Regular readers of Construction Citizen know that worker misclassification happens when a company pretends its employees are “independent subcontractors” with the intent of skirting payroll taxes and benefits like workers’ compensation insurance and – because of their reduced labor costs – are able to submit lower bids for projects, undercutting ethical contractors.
Burnett clearly laid out the problem and the consequences. He also cited recent studies showing how it intensified:
One of the most comprehensive studies regarding the underground construction economy describes the construction industry in California. The study, conducted in 2014 by the Economic Roundtable, concluded 143,900 jobs (one out of every six jobs) in California's $152 billion construction industry were part of the underground construction economy in 2011. Of these, 104,100 jobs were unreported by employers, and more than 39,000 employees were misclassified as independent contractors.

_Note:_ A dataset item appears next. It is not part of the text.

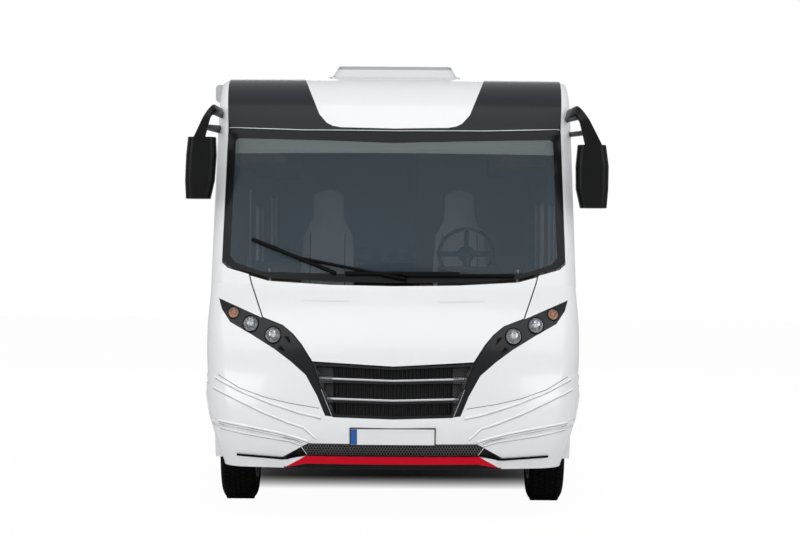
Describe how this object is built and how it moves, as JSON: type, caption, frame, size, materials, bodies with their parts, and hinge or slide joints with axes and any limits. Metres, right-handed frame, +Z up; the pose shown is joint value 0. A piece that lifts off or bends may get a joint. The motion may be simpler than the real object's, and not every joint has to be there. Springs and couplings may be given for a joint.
{
  "type": "motorhome",
  "caption": "Integrated motorhome with a wide panoramic windscreen, white panel body, steered front wheels, opening doors, bonnet and garage hatches, and a furnished interior.",
  "frame": {"origin": "on the ground, under the middle of the overall length and width", "axes": "+Z up, the nose towards -Y, the left side of the vehicle towards +X"},
  "size_m": [2.746, 6.9907, 2.945],
  "materials": {
    "alloy": "painted wheel",
    "awning_metal": "anodised cassette",
    "black_plastic": "satin black plastic",
    "blind_fabric": "pleated blind in its cassette",
    "dark_panel": "dark anthracite gloss",
    "glass": "tinted glass",
    "interior_plastic": "moulded dashboard",
    "iron": "cast block",
    "lamp_glass": "clear lens",
    "lamp_red": "red lens",
    "plate_white": "blank plate",
    "red_trim": "gloss red",
    "seat_fabric": "seat cover",
    "steel": "coated steel",
    "tank_plastic": "moulded tank",
    "tyre": "rubber",
    "white_gloss": "gloss white gel coat",
    "wood": "laminate board"
  },
  "bodies": {
    "body": {"awning": "awning_metal", "axles": "steel", "bench_cushions": "seat_fabric", "bulkhead": "steel", "bumper": "white_gloss", "cab_seats": "seat_fabric", "chassis_frame": "steel", "cowl_panels": "dark_panel", "cowl_shield": "white_gloss", "dashboard": "interior_plastic", "engine": "iron", "floor": "wood", "front_lamps": "lamp_glass", "front_lip": "red_trim", "front_mask": "white_gloss", "furniture": "wood", "grille": "black_plastic", "lamp_pods": "dark_panel", "mattress": "seat_fabric", "mirrors": "black_plastic", "number_plates": "plate_white", "rear_bed": "wood", "rear_bumper": "white_gloss", "rear_lamps": "lamp_red", "rear_wall": "white_gloss", "roof": "white_gloss", "roof_light": "white_gloss", "roof_vents": "white_gloss", "screen_blind": "blind_fabric", "seat_bases": "interior_plastic", "side_wall_left": "white_gloss", "side_wall_right": "white_gloss", "side_windows": "glass", "skirts": "white_gloss", "tanks": "tank_plastic", "wheel_arch_trims": "white_gloss", "wheel_housings": "tank_plastic", "windscreen": "glass", "windscreen_surround": "dark_panel", "wipers": "black_plastic"},
    "bonnet": {"bonnet": "white_gloss"},
    "driver_door": {"driver_door": "white_gloss", "driver_door_window": "glass"},
    "entry_door": {"entry_door": "white_gloss", "entry_door_window": "glass"},
    "garage_door_left": {"garage_door_left": "white_gloss"},
    "garage_door_right": {"garage_door_right": "white_gloss"},
    "steering_wheel": {"steering_wheel": "interior_plastic"},
    "knuckle_left": {"knuckle_left": "steel"},
    "knuckle_right": {"knuckle_right": "steel"},
    "wheel_front_left": {"rim_front_left": "alloy", "tyre_front_left": "tyre"},
    "wheel_front_right": {"rim_front_right": "alloy", "tyre_front_right": "tyre"},
    "wheel_rear_left": {"rim_rear_left": "alloy", "tyre_rear_left": "tyre"},
    "wheel_rear_right": {"rim_rear_right": "alloy", "tyre_rear_right": "tyre"}
  },
  "joints": [
    {"name": "bonnet_hinge", "type": "hinge", "parent": "body", "child": "bonnet", "pos_m": [0, -2.945, 1.52], "axis": [-1, 0, 0], "range_deg": [0, 60]},
    {"name": "driver_door_hinge", "type": "hinge", "parent": "body", "child": "driver_door", "pos_m": [1.174, -1.938, 1.35], "axis": [0, 0, -1], "range_deg": [0, 70]},
    {"name": "entry_door_hinge", "type": "hinge", "parent": "body", "child": "entry_door", "pos_m": [-1.174, -0.748, 1.5], "axis": [0, 0, 1], "range_deg": [0, 95]},
    {"name": "garage_door_left_hinge", "type": "hinge", "parent": "body", "child": "garage_door_left", "pos_m": [1.174, 3.008, 1.09], "axis": [0, 0, 1], "range_deg": [0, 120]},
    {"name": "garage_door_right_hinge", "type": "hinge", "parent": "body", "child": "garage_door_right", "pos_m": [-1.174, 3.008, 1.09], "axis": [0, 0, -1], "range_deg": [0, 120]},
    {"name": "steer_left", "type": "hinge", "parent": "body", "child": "knuckle_left", "pos_m": [0.93, -2.495, 0.366], "axis": [0, 0, 1], "range_deg": [-33, 33]},
    {"name": "steer_right", "type": "hinge", "parent": "body", "child": "knuckle_right", "pos_m": [-0.93, -2.495, 0.366], "axis": [0, 0, 1], "range_deg": [-33, 33]},
    {"name": "steering_wheel_turn", "type": "hinge", "parent": "body", "child": "steering_wheel", "pos_m": [0.5, -2.045, 1.64], "axis": [0, 0.9063, 0.4226], "range_deg": [-500, 500]},
    {"name": "spin_front_left", "type": "hinge", "parent": "knuckle_left", "child": "wheel_front_left", "pos_m": [1.005, -2.495, 0.366], "axis": [1, 0, 0], "continuous": true},
    {"name": "spin_front_right", "type": "hinge", "parent": "knuckle_right", "child": "wheel_front_right", "pos_m": [-1.005, -2.495, 0.366], "axis": [1, 0, 0], "continuous": true},
    {"name": "spin_rear_left", "type": "hinge", "parent": "body", "child": "wheel_rear_left", "pos_m": [1.005, 1.305, 0.366], "axis": [1, 0, 0], "continuous": true},
    {"name": "spin_rear_right", "type": "hinge", "parent": "body", "child": "wheel_rear_right", "pos_m": [-1.005, 1.305, 0.366], "axis": [1, 0, 0], "continuous": true}
  ],
  "couplings": [
    {"joint": "steer_right", "follows": "steer_left", "ratio": 1},
    {"joint": "steering_wheel_turn", "follows": "steer_left", "ratio": 15}
  ]
}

According to the study, in 2011, underground construction activity in California deprived the federal government of $301 million in tax revenues. California also lost $473 million in tax revenue, which included $63 million in uncollected unemployment insurance, $146 million in state disability taxes and missing workers' compensation contributions of $264 million. The California report also found specialty trades, such as drywall contractors, have the highest rates of underground activity, with more than 25 percent of all workers employed in the underground economy in 2012.
Studies conducted by other states describe similar situations. The Texas Workforce Commission estimates roughly 35,000 workers in Texas were misclassified between 2010 and 2012. Of those, about 4,300 workers were a part of the underground construction industry. According to a report by Texas' Legislative Budget Board, misclassified workers deprived the state of $2.4 million in contributions to the state's unemployment insurance fund.

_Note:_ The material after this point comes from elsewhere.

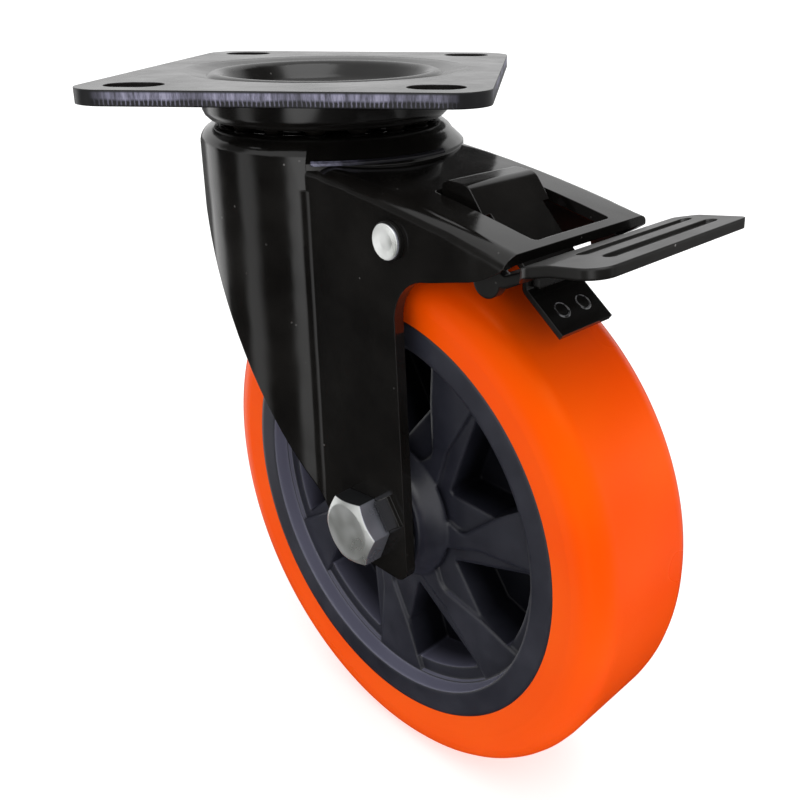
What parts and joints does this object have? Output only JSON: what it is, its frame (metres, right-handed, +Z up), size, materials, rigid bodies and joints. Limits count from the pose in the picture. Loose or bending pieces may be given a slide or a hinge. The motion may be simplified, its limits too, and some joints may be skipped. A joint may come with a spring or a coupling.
{
  "type": "swivel castor",
  "caption": "Swivel plate castor with a pressed steel fork, a polyurethane tyre on a spoked plastic core, and a foot pedal brake.",
  "frame": {"origin": "centre of the top face of the mounting plate", "axes": "+Z up out of the plate, +X along the plate's 100 mm side, +Y along its 115 mm side; the fork is stored swivelled 40 degrees from +X towards -Y"},
  "size_m": [0.1594, 0.1543, 0.193],
  "materials": {
    "black_paint": "gloss",
    "zinc": "satin",
    "bearing_steel": "polished",
    "core_plastic": "satin",
    "tread": "gloss"
  },
  "bodies": {
    "plate": {"top_plate": "black_paint", "upper_race_cup": "black_paint", "king_rivet": "black_paint", "lower_race_cap": "black_paint"},
    "swivel": {"fork": "black_paint", "upper_balls": "bearing_steel", "lower_balls": "bearing_steel", "axle_bolt": "zinc", "axle_nut": "zinc", "axle_washer": "zinc", "axle_sleeve": "zinc", "hub_spacer_near": "zinc", "hub_spacer_far": "zinc", "inner_race_near": "bearing_steel", "inner_race_far": "bearing_steel", "brake_pin": "zinc", "pin_washers": "black_paint"},
    "wheel": {"wheel_core": "core_plastic", "tyre": "tread", "outer_race_near": "bearing_steel", "outer_race_far": "bearing_steel", "bearing_balls_near": "bearing_steel", "bearing_balls_far": "bearing_steel"},
    "brake": {"brake_lever": "black_paint", "brake_shoe": "black_paint"}
  },
  "joints": [
    {"name": "swivel", "type": "hinge", "parent": "plate", "child": "swivel", "pos_m": [0, 0, 0], "axis": [0, 0, 1], "continuous": true},
    {"name": "wheel_spin", "type": "hinge", "parent": "swivel", "child": "wheel", "pos_m": [0.03256, -0.02732, -0.118], "axis": [0.6428, 0.766, 0], "continuous": true},
    {"name": "brake_pedal", "type": "hinge", "parent": "swivel", "child": "brake", "pos_m": [0.04328, -0.03632, -0.0349], "axis": [0.6428, 0.766, 0], "range_deg": [0, 8]}
  ]
}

Burnett also highlights the actions that can be taken right now by contractors who want to do the right thing and abide by the law:
As a reputable contractor, you have several options to combat underground construction activity and worker misclassification. First, reach out to your state workforce agencies; many of them have divisions that investigate and monitor underground activity. These agencies often set up ways to anonymously report any suspected fraudulent activity. Also, work to educate project owners and general contractors about the risks of doing business with unscrupulous contractors. General contractors, in particular, should be made aware of the requirements of the Fair Pay and Safe Workplaces Executive Order and will face the risk of debarment from federal projects if their subcontractors fail to comply with the law.
Also make efforts to support and pass legislation in your state and municipality that impose stiff penalties on contractors who do not follow the law. On a federal level, push for Congress to reintroduce legislation such as the PFPA, which could encourage states to use the PFPA as a model to enact similar legislation.